A few years ago Penguin experimentally produced some tiny paperbacks that sold for about $1. That format would have suited this novella perfectly.

All Night Long by Jayne Ann Krentz

I always thought that JAK's series romances were quite strong on the romance between the main couple. But when she branched out into bigger books. Well. The relationship took over. But I doubt if many readers understand what I'm talking about.

This is a perfectly acceptable rom-sus. With the exception that, unusually for JAK, I thought the villains were a truely loathsome family. I quite enjoyed the juxtaposition of the hero's relationship with his own father compared to Ryland's relationship with Victor. In a way this novel is all about decent versus degenerate patriarchs.

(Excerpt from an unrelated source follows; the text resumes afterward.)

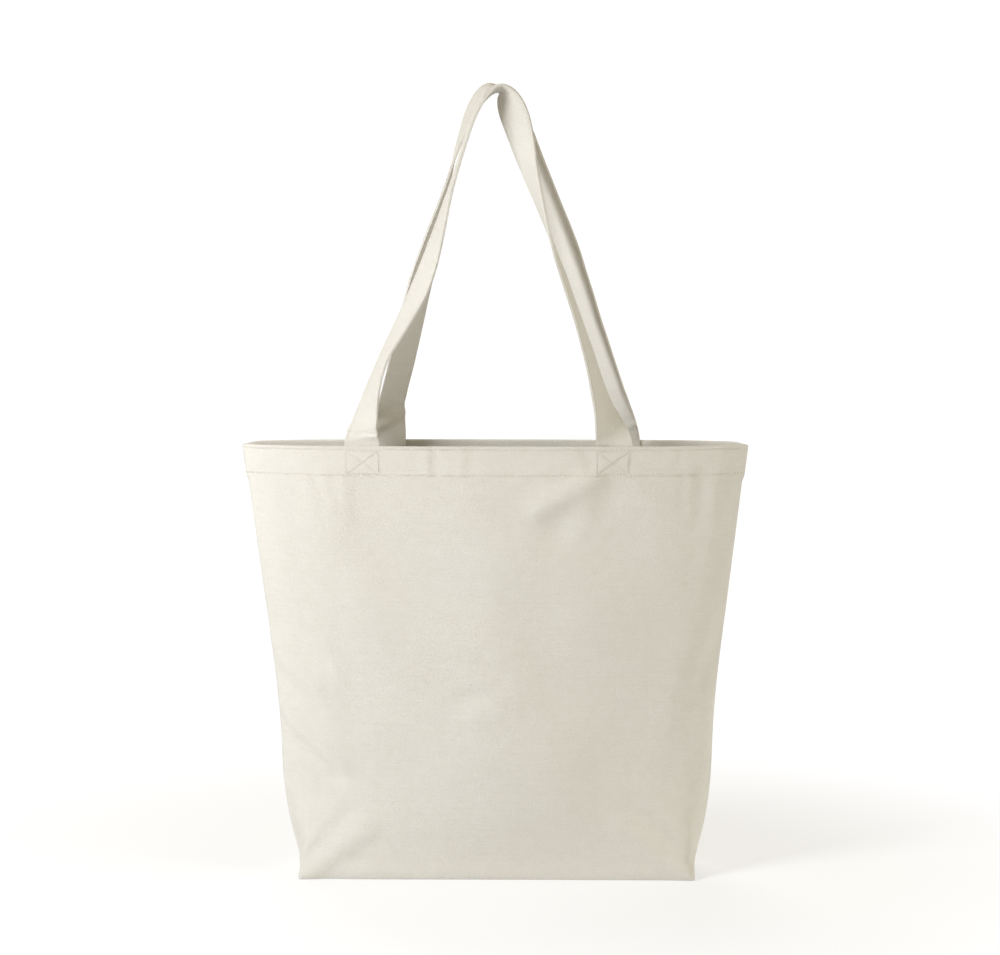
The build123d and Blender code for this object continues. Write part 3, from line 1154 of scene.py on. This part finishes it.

The heroine is a small-town journalist. And at first I despised her actions in blabbing about the death of her former friend to her employers. But it all came good in the end.

There is quite a high body count in this story. Personally. I think JAK does Marine stories better than Lora. I though it weird how Luke's family at first see Irene as some sort of unstable gold-digger. Irene came across as a very capable person. Looking at her from the outside I could almost describe her as a ball-breaker. Except that she was very nice to Luke. At the core of this rom-sus is a very sordid child-abuse plot.

I enjoyed Luke's laid back approach to running a hotel. I appreciated the author's skill in despicting Luke's time in the Marines without naming the country whilst leaving absolutely no doubt in the readers mind of exactly where he'd seen his action. JAK has always had a tendency to depict her main couple as the 'homeliest people in the room' and this novel is no exception to that trait.

I chose to read this story because I'm desperate for some good contemporaries. This book was completely acceptable although, as I said, a little light on the emotional side.

The main reason why I stopped buying JAK was because, a few years ago, I found that I was rebuying novels that I already had (in my attic) because the publishers were re-titling old stories. That type of thing annoys me intensely.